Учебники, тренерские дневники, психологические изыскания, книга воспоминаний Маэстро — всё читается с интересом, в первую очередь из-за теплого чувства к шахматам и к людям, связавшим себя с этой игрой. Под его пером любая, даже довольно заурядная, история начинала переливаться цветами персидской сказки, а герои обретали черты Синдбада-морехода. И все же, мне кажется, его книги относятся скорее к жанру оперетт, нежели опер, не достигая очень высокого уровня, главным образом потому, что сам Кобленц был по природе своей человеком энергии и действия, а не созерцания, мысли и анализа.
Обычно он отвечал на мои письма в тот же день. Написанные почти разговорным языком: «Ну так вот, Геня, я получил твое письмо, и ты знаешь, о чем я подумал...», они на четыре пятых состоят из замыслов, планов и проектов, что характерно для молодости, но Маэстро и в свои семьдесят пять был молод.

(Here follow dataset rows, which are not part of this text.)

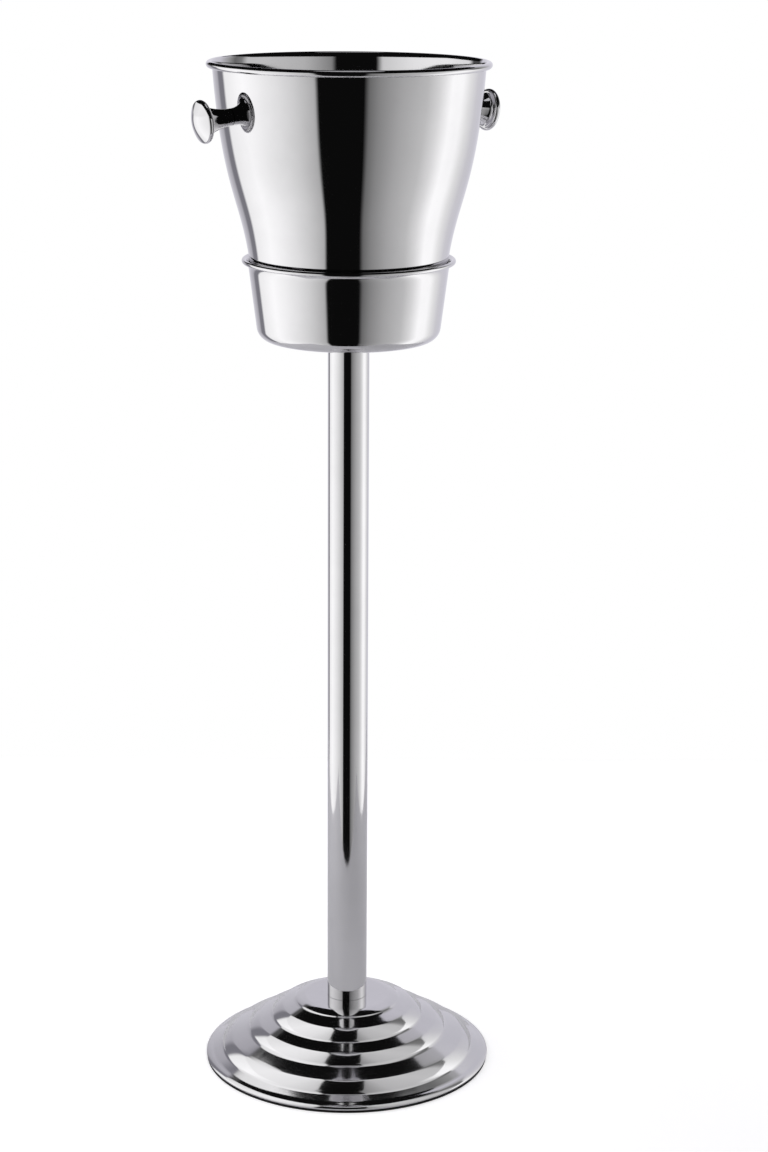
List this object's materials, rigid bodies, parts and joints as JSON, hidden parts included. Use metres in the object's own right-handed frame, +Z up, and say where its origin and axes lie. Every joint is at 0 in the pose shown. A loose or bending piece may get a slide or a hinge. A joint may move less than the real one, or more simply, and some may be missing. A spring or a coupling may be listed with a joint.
{
  "type": "champagne bucket stand",
  "caption": "Free-standing stand with a stepped round foot, a slim column and a holder cup, in which a tapered ice bucket with side knobs rests and lifts out.",
  "frame": {"origin": "on the floor, under the centre of the round foot", "axes": "+Z up along the column; the bucket's two knobs point along +X and -X"},
  "size_m": [0.258, 0.2308, 0.8048],
  "materials": {
    "polished_bucket": "mirror-polished stainless steel, faint spinning lines round the axis",
    "polished_holder_cup": "mirror-polished stainless steel, faint spinning lines round the axis",
    "polished_tube": "mirror-polished stainless steel, polished along its length",
    "polished_base_cover": "mirror-polished stainless steel, spun, a little softer than the bucket",
    "polished_knob": "turned and mirror-polished stainless steel",
    "black_edge_ring": "black moulded rubber, matt",
    "ballast_iron": "raw cast iron, rough",
    "zinc_base_plate": "zinc-plated pressed steel, dull",
    "zinc_fastener": "zinc-plated steel",
    "fastener_steel": "turned stainless steel",
    "plug_steel": "turned steel, oiled",
    "gasket_rubber": "black rubber sealing washer"
  },
  "bodies": {
    "stand": {"base_cover": "polished_base_cover", "base_edge_ring": "black_edge_ring", "base_ballast": "ballast_iron", "base_plate": "zinc_base_plate", "base_plate_screw_1": "fastener_steel", "base_plate_screw_2": "fastener_steel", "base_plate_screw_3": "fastener_steel", "base_washer": "zinc_fastener", "base_spring_washer": "zinc_fastener", "base_bolt": "zinc_fastener", "pole_tube": "polished_tube", "pole_bottom_plug": "plug_steel", "pole_top_plug": "plug_steel", "holder_cup": "polished_holder_cup", "holder_washer": "fastener_steel", "holder_screw": "fastener_steel"},
    "bucket": {"bucket_shell": "polished_bucket", "left_knob": "polished_knob", "right_knob": "polished_knob", "left_knob_gasket": "gasket_rubber", "right_knob_gasket": "gasket_rubber", "left_knob_washer": "fastener_steel", "right_knob_washer": "fastener_steel", "left_knob_screw": "fastener_steel", "right_knob_screw": "fastener_steel"}
  },
  "joints": [
    {"name": "bucket_lift", "type": "slide", "parent": "stand", "child": "bucket", "axis": [0, 0, 1], "range_m": [0, 0.12]}
  ]
}
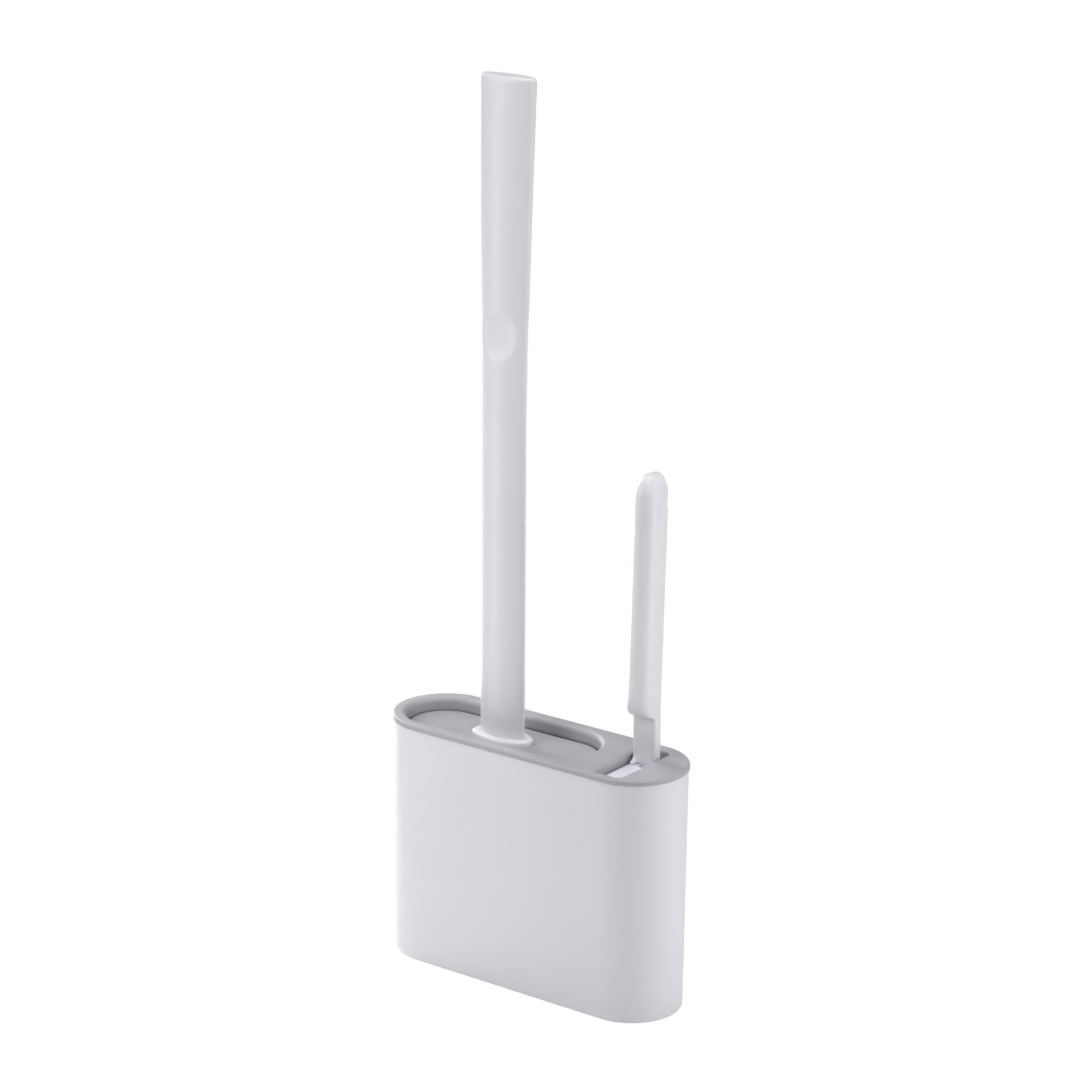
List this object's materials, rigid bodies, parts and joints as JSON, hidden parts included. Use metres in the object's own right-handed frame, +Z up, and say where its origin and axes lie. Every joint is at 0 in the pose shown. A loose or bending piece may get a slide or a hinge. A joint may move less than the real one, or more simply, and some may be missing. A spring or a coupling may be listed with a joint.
{
  "type": "toilet brush holder",
  "caption": "Slim stadium-shaped toilet brush holder with a flat-headed brush under its own lid and a small crevice brush in a slot.",
  "frame": {"origin": "centre of the holder's footprint, on the floor", "axes": "+Z up, +X along the holder towards the small brush, -Y is the front with the thumb rest"},
  "size_m": [0.16, 0.051, 0.425],
  "materials": {
    "shell_white": "satin moulded polypropylene, cool white",
    "handle_white": "satin-gloss moulded polypropylene, white",
    "collar_white": "satin-gloss moulded polypropylene, bright white",
    "block_white": "satin moulded polypropylene, bluish white",
    "core_white": "satin moulded polypropylene, white",
    "frame_grey": "satin moulded ABS, mid grey",
    "lid_grey": "fine matt moulded ABS, mid grey",
    "tray_grey": "satin moulded polypropylene, grey",
    "tpr_white": "matt thermoplastic rubber, pale grey",
    "nylon_white": "nylon filament, white",
    "rubber_grey": "matt thermoplastic rubber, grey"
  },
  "bodies": {
    "holder": {"holder_shell": "shell_white", "rubber_feet": "rubber_grey", "drip_tray": "tray_grey", "drain_rack": "tray_grey"},
    "frame": {"top_frame": "frame_grey", "brush_pocket": "frame_grey"},
    "main_brush": {"main_handle": "handle_white", "main_lid": "lid_grey", "handle_collar": "collar_white", "lid_clip": "collar_white", "head_core": "core_white", "head_cover": "tpr_white", "front_bristles": "tpr_white", "back_bristles": "tpr_white", "edge_bristles": "tpr_white"},
    "small_brush": {"small_handle": "handle_white", "small_block": "block_white", "small_bristles": "nylon_white"}
  },
  "joints": [
    {"name": "frame_lift", "type": "slide", "parent": "holder", "child": "frame", "axis": [0, 0, 1], "range_m": [0, 0.12]},
    {"name": "main_brush_lift", "type": "slide", "parent": "frame", "child": "main_brush", "axis": [0, 0, 1], "range_m": [0, 0.12]},
    {"name": "small_brush_lift", "type": "slide", "parent": "frame", "child": "small_brush", "axis": [0, 0, 1], "range_m": [0, 0.06]}
  ]
}
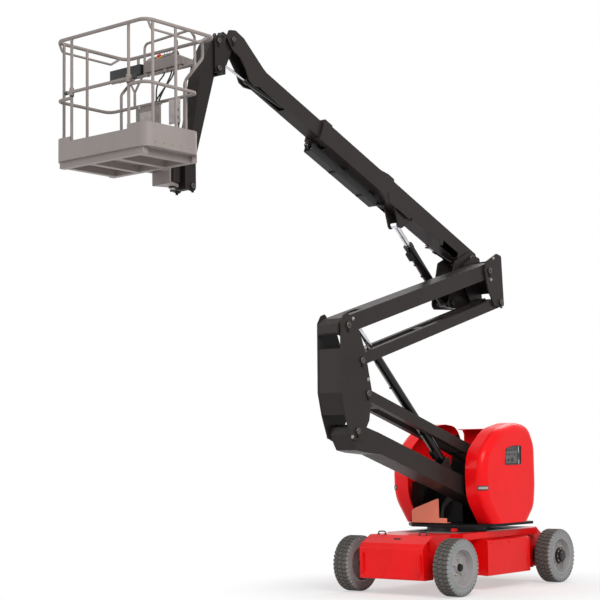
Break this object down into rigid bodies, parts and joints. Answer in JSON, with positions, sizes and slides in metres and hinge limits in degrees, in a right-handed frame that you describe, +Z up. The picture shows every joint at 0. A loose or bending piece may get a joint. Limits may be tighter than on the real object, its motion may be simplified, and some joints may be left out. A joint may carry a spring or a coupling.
{
  "type": "articulating boom lift",
  "caption": "Articulating boom lift: wheeled base, turning hooded turret, folding twin-arm tower, telescopic boom and hinged jib with a railed work platform.",
  "frame": {"origin": "on the ground under the slewing axis, half way between the axles", "axes": "+X forwards, the way the boom and platform point; +Y to the left; +Z up"},
  "size_m": [6.5649, 1.546, 5.619],
  "materials": {
    "chassis_red": "gloss",
    "hood_red": "gloss",
    "boom_grey": "satin",
    "turntable_black": "satin",
    "panel_salmon": "satin",
    "cast_black": "matte",
    "tyre_grey": "matte",
    "rim_grey": "satin",
    "hub_dark": "satin",
    "bare_steel": "satin",
    "rod_chrome": "polished",
    "platform_taupe": "satin",
    "console_black": "matte",
    "battery_black": "matte"
  },
  "bodies": {
    "chassis": {"chassis_frame": "chassis_red", "side_boxes": "hood_red", "steering_axle": "turntable_black", "rear_axle": "turntable_black", "slew_ring": "turntable_black"},
    "steering_left": {"steering_knuckle_left": "hub_dark"},
    "steering_right": {"steering_knuckle_right": "hub_dark"},
    "front_wheel_left": {"front_tyre_left": "tyre_grey", "front_rim_left": "rim_grey"},
    "front_wheel_right": {"front_tyre_right": "tyre_grey", "front_rim_right": "rim_grey"},
    "rear_wheel_left": {"rear_tyre_left": "tyre_grey", "rear_rim_left": "rim_grey", "drive_hub_left": "hub_dark"},
    "rear_wheel_right": {"rear_tyre_right": "tyre_grey", "rear_rim_right": "rim_grey", "drive_hub_right": "hub_dark"},
    "turret": {"turret_frame": "turntable_black", "counterweight": "cast_black", "battery_packs": "battery_black", "ground_controls": "console_black", "front_panel": "panel_salmon", "bridge_panel": "turntable_black"},
    "left_hood": {"hood_left": "hood_red"},
    "right_hood": {"hood_right": "hood_red"},
    "lower_arm_link": {"lower_arm": "boom_grey"},
    "lower_tie_link": {"lower_tie": "boom_grey"},
    "riser_link": {"riser": "boom_grey"},
    "upper_arm_link": {"upper_arm": "boom_grey"},
    "upper_tie_link": {"upper_tie": "boom_grey"},
    "knuckle_link": {"knuckle": "boom_grey"},
    "tower_barrel": {"tower_cylinder_barrel": "boom_grey"},
    "tower_rod": {"tower_cylinder_rod": "rod_chrome"},
    "boom": {"boom_outer": "boom_grey", "hose_tray": "turntable_black"},
    "boom_slide": {"boom_inner": "boom_grey"},
    "lift_barrel": {"lift_cylinder_barrel": "boom_grey"},
    "lift_rod": {"lift_cylinder_rod": "rod_chrome"},
    "levelling_barrel": {"levelling_cylinder_barrel": "boom_grey"},
    "levelling_rod": {"levelling_cylinder_rod": "rod_chrome"},
    "jib_levelling_barrel": {"jib_levelling_cylinder_barrel": "boom_grey"},
    "jib_levelling_rod": {"jib_levelling_cylinder_rod": "rod_chrome"},
    "jib_base_link": {"jib_base": "boom_grey"},
    "jib_arm_link": {"jib_arm": "boom_grey"},
    "jib_tie_link": {"jib_tie": "boom_grey"},
    "carrier_link": {"carrier": "boom_grey"},
    "platform": {"basket_floor": "platform_taupe", "rail_left": "platform_taupe", "rail_right": "platform_taupe", "rail_rear": "platform_taupe", "rail_front": "platform_taupe", "console": "console_black"},
    "platform_bar": {"entry_bar": "platform_taupe"}
  },
  "joints": [
    {"name": "steer_left", "type": "hinge", "parent": "chassis", "child": "steering_left", "pos_m": [1, 0.52, 0.3], "axis": [0, 0, 1], "range_deg": [-26, 26]},
    {"name": "steer_right", "type": "hinge", "parent": "chassis", "child": "steering_right", "pos_m": [1, -0.52, 0.3], "axis": [0, 0, 1], "range_deg": [-26, 26]},
    {"name": "front_wheel_left_spin", "type": "hinge", "parent": "steering_left", "child": "front_wheel_left", "pos_m": [1, 0.655, 0.3], "axis": [0, 1, 0], "continuous": true},
    {"name": "front_wheel_right_spin", "type": "hinge", "parent": "steering_right", "child": "front_wheel_right", "pos_m": [1, -0.655, 0.3], "axis": [0, 1, 0], "continuous": true},
    {"name": "rear_wheel_left_spin", "type": "hinge", "parent": "chassis", "child": "rear_wheel_left", "pos_m": [-1, 0.655, 0.3], "axis": [0, 1, 0], "continuous": true},
    {"name": "rear_wheel_right_spin", "type": "hinge", "parent": "chassis", "child": "rear_wheel_right", "pos_m": [-1, -0.655, 0.3], "axis": [0, 1, 0], "continuous": true},
    {"name": "slew", "type": "hinge", "parent": "chassis", "child": "turret", "pos_m": [0, 0, 0.66], "axis": [0, 0, 1], "range_deg": [-177.5, 177.5]},
    {"name": "hood_left_open", "type": "hinge", "parent": "turret", "child": "left_hood", "pos_m": [-0.752, 0.375, 1.325], "axis": [0, 0, 1], "range_deg": [0, 75]},
    {"name": "hood_right_open", "type": "hinge", "parent": "turret", "child": "right_hood", "pos_m": [-0.752, -0.375, 1.325], "axis": [0, 0, -1], "range_deg": [0, 75]},
    {"name": "tower_lift", "type": "hinge", "parent": "turret", "child": "lower_arm_link", "pos_m": [-0.402, 0.175, 0.906], "axis": [0, -1, 0], "range_deg": [-18.3, 37.7]},
    {"name": "lower_tie_swing", "type": "hinge", "parent": "turret", "child": "lower_tie_link", "pos_m": [-0.587, 0.175, 1.286], "axis": [0, -1, 0], "range_deg": [-18.35, 37.75]},
    {"name": "riser_level", "type": "hinge", "parent": "lower_arm_link", "child": "riser_link", "pos_m": [2.2045, 0.175, 1.71783], "axis": [0, -1, 0], "range_deg": [-37.75, 18.35]},
    {"name": "upper_arm_swing", "type": "hinge", "parent": "riser_link", "child": "upper_arm_link", "pos_m": [2.3295, 0.175, 2.77483], "axis": [0, 1, 0], "range_deg": [-18.35, 37.75]},
    {"name": "upper_tie_swing", "type": "hinge", "parent": "riser_link", "child": "upper_tie_link", "pos_m": [2.1095, 0.175, 2.42983], "axis": [0, 1, 0], "range_deg": [-18.35, 37.75]},
    {"name": "knuckle_level", "type": "hinge", "parent": "upper_arm_link", "child": "knuckle_link", "pos_m": [-0.30075, 0.175, 3.53899], "axis": [0, 1, 0], "range_deg": [-37.75, 18.35]},
    {"name": "tower_cylinder_swing", "type": "hinge", "parent": "lower_arm_link", "child": "tower_barrel", "pos_m": [0.49984, 0.175, 1.39009], "axis": [0, -1, 0], "range_deg": [-11.74, 5.72]},
    {"name": "tower_cylinder_stroke", "type": "slide", "parent": "tower_barrel", "child": "tower_rod", "axis": [0.7263, 0, 0.6874], "range_m": [-0.35503, 0.73087]},
    {"name": "boom_lift", "type": "hinge", "parent": "knuckle_link", "child": "boom", "pos_m": [-0.45075, -0.135, 3.72699], "axis": [0, -1, 0], "range_deg": [-24.5, 47.5]},
    {"name": "lift_cylinder_swing", "type": "hinge", "parent": "knuckle_link", "child": "lift_barrel", "pos_m": [-0.04, -0.135, 3.18], "axis": [0, -1, 0], "range_deg": [-21.24, 41.14]},
    {"name": "lift_cylinder_stroke", "type": "slide", "parent": "lift_barrel", "child": "lift_rod", "axis": [0.7395, 0, 0.6731], "range_m": [-0.25706, 0.49792]},
    {"name": "levelling_cylinder_swing", "type": "hinge", "parent": "knuckle_link", "child": "levelling_barrel", "pos_m": [-0.136, -0.055, 3.634], "axis": [0, -1, 0], "range_deg": [-33.12, 64.17]},
    {"name": "levelling_cylinder_stroke", "type": "slide", "parent": "levelling_barrel", "child": "levelling_rod", "axis": [0.9586, 0, 0.2848], "range_m": [-0.08602, 0.16631]},
    {"name": "boom_extend", "type": "slide", "parent": "boom", "child": "boom_slide", "axis": [0.9239, 0, 0.3827], "range_m": [-0.75, 0.7]},
    {"name": "jib_base_level", "type": "hinge", "parent": "boom_slide", "child": "jib_base_link", "pos_m": [3.56955, -0.135, 5.51889], "axis": [0, -1, 0], "range_deg": [-47.55, 24.55]},
    {"name": "jib_levelling_swing", "type": "hinge", "parent": "boom_slide", "child": "jib_levelling_barrel", "pos_m": [2.70575, -0.135, 4.99116], "axis": [0, -1, 0], "range_deg": [-2.5, 4.8]},
    {"name": "jib_levelling_stroke", "type": "slide", "parent": "jib_levelling_barrel", "child": "jib_levelling_rod", "axis": [0.9574, 0, 0.2888], "range_m": [-0.19118, 0.09885]},
    {"name": "jib_lift", "type": "hinge", "parent": "jib_base_link", "child": "jib_arm_link", "pos_m": [3.8, -0.135, 5.46], "axis": [0, 1, 0], "range_deg": [-142.5, 0]},
    {"name": "jib_tie_swing", "type": "hinge", "parent": "jib_base_link", "child": "jib_tie_link", "pos_m": [3.8, -0.135, 5.19], "axis": [0, 1, 0], "range_deg": [-142.6, 0.1]},
    {"name": "carrier_level", "type": "hinge", "parent": "jib_arm_link", "child": "carrier_link", "pos_m": [4.17588, -0.135, 4.26785], "axis": [0, 1, 0], "range_deg": [-0.1, 142.6]},
    {"name": "platform_turn", "type": "hinge", "parent": "carrier_link", "child": "platform", "pos_m": [4.34088, -0.135, 4.13285], "axis": [0, 0, 1], "range_deg": [-70, 70]},
    {"name": "entry_bar_slide", "type": "slide", "parent": "platform", "child": "platform_bar", "axis": [0, 0, 1], "range_m": [0, 0.35]}
  ],
  "couplings": [
    {"joint": "steer_right", "follows": "steer_left", "ratio": 1},
    {"joint": "lower_tie_swing", "follows": "tower_lift", "ratio": 1},
    {"joint": "riser_level", "follows": "tower_lift", "ratio": -1},
    {"joint": "upper_arm_swing", "follows": "tower_lift", "ratio": 1},
    {"joint": "upper_tie_swing", "follows": "tower_lift", "ratio": 1},
    {"joint": "knuckle_level", "follows": "tower_lift", "ratio": -1},
    {"joint": "tower_cylinder_swing", "follows": "tower_lift", "ratio": -0.31},
    {"joint": "tower_cylinder_stroke", "follows": "tower_lift", "m_per_rad": 1.11},
    {"joint": "lift_cylinder_swing", "follows": "boom_lift", "ratio": 0.865},
    {"joint": "lift_cylinder_stroke", "follows": "boom_lift", "m_per_rad": 0.6},
    {"joint": "levelling_cylinder_swing", "follows": "boom_lift", "ratio": 1.35},
    {"joint": "levelling_cylinder_stroke", "follows": "boom_lift", "m_per_rad": 0.2},
    {"joint": "jib_base_level", "follows": "boom_lift", "ratio": -1},
    {"joint": "jib_levelling_swing", "follows": "boom_lift", "ratio": 0.1},
    {"joint": "jib_levelling_stroke", "follows": "boom_lift", "m_per_rad": -0.23},
    {"joint": "jib_tie_swing", "follows": "jib_lift", "ratio": 1},
    {"joint": "carrier_level", "follows": "jib_lift", "ratio": -1}
  ]
}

Что бы он ни делал, каждую свою цель и задачу он рассматривал как ступеньку и никогда не присаживался отдохнуть на них. Он был полон энергии и излучал то, что французы называют joie de vivre. У него был смех человека, привыкшего постоянно радоваться жизни или, во всяком случае, удивляться ей, что обычно свойственно ребенку. В нем сохранился тот же запал, тот же позыв к действию, к переменам, та же неприязнь к скуке и покою. Само состояние покоя было для него совершенно чуждо; я думаю, что он неосознанно считал, что здесь, на земле, и не должно быть покоя, рассматривая жизнь как приближение к цели, которой никогда нельзя вполне достигнуть.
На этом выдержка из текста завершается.